start Data shown
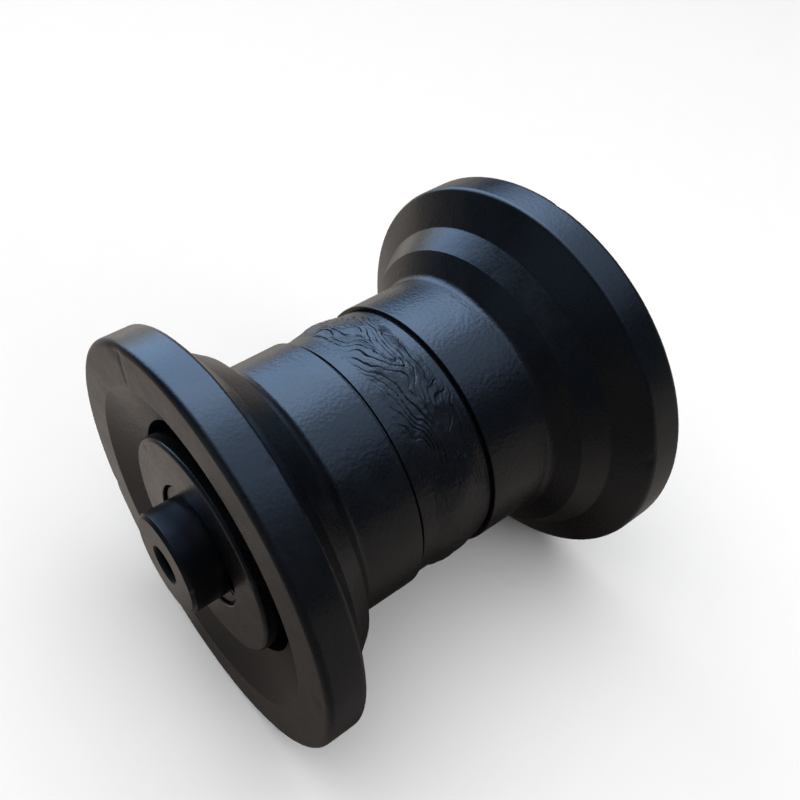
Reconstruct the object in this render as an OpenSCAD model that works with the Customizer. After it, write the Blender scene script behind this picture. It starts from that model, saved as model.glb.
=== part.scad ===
// Track roller for a small excavator undercarriage.
// The spin axis is +Y, +Z is up, and the origin is on the axis at the mid-plane.
// Two forged half shells are welded together round a fixed shaft. Each end holds a
// flanged bushing, a two-ring floating seal, a collar and a snap ring.

/* [Roller shell] */
// Width over the two flange faces
shell_w = 157; // [140:1:220]
// Outer diameter of the flanges
flange_d = 156; // [150:1:210]
// Width of the flange's outer band
flange_band_w = 14; // [10:0.5:20]
// Run of the sloped flange side, along the axis
flange_side_w = 7.5; // [5:0.5:12]
// Radius of the flange's outer corner
flange_edge_r = 2.5; // [1:0.25:4]
// Radius of the flange's inner corner
flange_inner_edge_r = 2; // [0.5:0.25:3]
// Tread diameter at the flange
tread_outer_d = 130; // [124:1:140]
// Tread diameter at its inner edge
tread_inner_d = 118; // [110:1:122]
// Radius of the fillet between tread and flange
tread_fillet_r = 1.5; // [0.5:0.25:3]
// Width of the sloped tread
tread_w = 8.5; // [6:0.5:14]
// Run of the shoulder below the tread, along the axis
shoulder_w = 4.5; // [3:0.5:7]
// Diameter at the shoulder's foot
foot_d = 104.5; // [103:0.5:108]
// Diameter of the hub between the shoulders
hub_d = 100; // [94:1:102]
// Radius of the fillet between hub and shoulder
hub_fillet_r = 3.5; // [1:0.5:4]

/* [Flange face] */
// Width of the flat ring on the flange face
rim_w = 16.5; // [10:0.5:20]
// Depth of the dish inside the flat ring
dish_depth = 8; // [4:0.5:10]
// Depth of the seal cavity's floor below the flange face
cavity_depth = 15.5; // [14:0.5:20]
// Gap round the collar in the seal cavity
cavity_gap = 3.5; // [1.5:0.25:5]

/* [Weld] */
// Depth of the turned band round the joint
band_depth = 1.5; // [0.5:0.25:2.5]
// Reach of the turned band on the left half
band_left_w = 18; // [12:0.5:22]
// Reach of the turned band on the right half
band_right_w = 15; // [12:0.5:22]
// Depth of the weld's V groove
weld_depth = 8; // [5:0.5:9]
// Width of the V groove at its top
weld_groove_w = 12; // [8:0.5:16]
// How far the bead laps over each side of the groove
weld_lap = 1.5; // [0.5:0.25:3]
// Height of the bead's crown over the band
weld_crown = 2; // [1:0.25:3]

/* [Shaft] */
// Diameter of the shaft ends
shaft_end_d = 38; // [30:1:46]
// Height of the shoulder between the journal and the shaft end
shaft_shoulder = 3; // [2:0.5:4]
// Length of the stub that stands out of each flange face
stub_len = 11.5; // [8:0.5:20]
// Chamfer of the shaft end
stub_chamfer = 1.2; // [0.5:0.1:2]
// Tapping diameter of the end thread
thread_d = 12; // [8:0.5:16]
// Depth of the end thread
thread_len = 32; // [20:1:36]
// Diameter of the countersink at the thread's mouth
thread_mouth_d = 15.4; // [12.5:0.1:20]
// Diameter of the oil drilling
oil_d = 5; // [3:0.5:6]
// Diameter of the plug that closes the oil drilling
plug_d = 8; // [6.5:0.5:9]
// Length of the plug
plug_len = 5; // [3:0.5:6]
// Depth of the plug's seat behind the thread
plug_seat = 7; // [6.5:0.5:10]

/* [Bushings] */
// Wall of the bushing
bushing_wall = 3; // [2:0.25:5]
// Length of the bushing below its flange
bushing_len = 30; // [20:1:36]
// Height of the bushing flange over its sleeve
bushing_lip = 4; // [2:0.5:6]
// Thickness of the bushing flange
bushing_flange_t = 3; // [2:0.25:4]
// Depth of the bushing flange's face in its pocket
bushing_recess = 0.5; // [0.2:0.1:1]
// Gap round the bushing flange in its pocket
pocket_gap = 1; // [0.5:0.25:2]
// Step from the bushing's seat out to the oil chamber
chamber_step = 6; // [3:0.5:8]

/* [Collars] */
// Wall of the collar's hub
collar_wall = 8; // [6:0.5:10]
// Depth of the collar's face below the flange face
collar_recess = 1.5; // [0:0.25:4]
// Wall of the collar's rim, outside the seal
collar_rim_w = 3.5; // [2:0.25:5]
// Chamfer round the collar's face
collar_chamfer = 1.5; // [0.5:0.25:2.5]
// Depth of the snap ring's counterbore
counterbore_depth = 3; // [2.75:0.25:6]
// Radial width of the counterbore round the shaft
counterbore_w = 4.5; // [4.25:0.25:6.5]
// Distance from the collar's inner face to its O-ring groove
oring_place = 9; // [6:0.5:12]
// Depth of the O-ring groove in the collar's bore
oring_depth = 2.2; // [1.5:0.1:3]
// How much the O-ring is squeezed between shaft and groove
oring_squeeze = 0.78; // [0.4:0.02:0.9]
// Room beside the O-ring in its groove
oring_room = 0.4; // [0.2:0.1:1]

/* [Snap rings] */
// Thickness of the snap ring
snap_t = 1.75; // [1:0.05:2.5]
// Depth of the snap ring's groove in the shaft
snap_groove = 1; // [0.5:0.1:1.5]
// Radial width of the snap ring
snap_w = 4.3; // [2.5:0.1:4.5]
// How much the snap ring thins towards its opening
snap_thinning = 0.4; // [0:0.05:0.6]
// Opening of the snap ring between its eyes
snap_gap = 9; // [6:0.5:14]
// Diameter of the holes in the snap ring's eyes
snap_eye_d = 2; // [1.5:0.1:2.5]

/* [Floating seals] */
// Radial gap between the collar's hub and the metal rings
seal_hub_gap = 2; // [1:0.25:3]
// Radial thickness of the metal ring's body
seal_body_w = 4.2; // [3:0.1:6]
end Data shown
● **Job**
Locate each line with the word "behind" and copy it.

● **Answer for the task**
Reconstruct the object in this render as an OpenSCAD model that works with the Customizer. After it, write the Blender scene script behind this picture. It starts from that model, saved as model.glb.
// Depth of the plug's seat behind the thread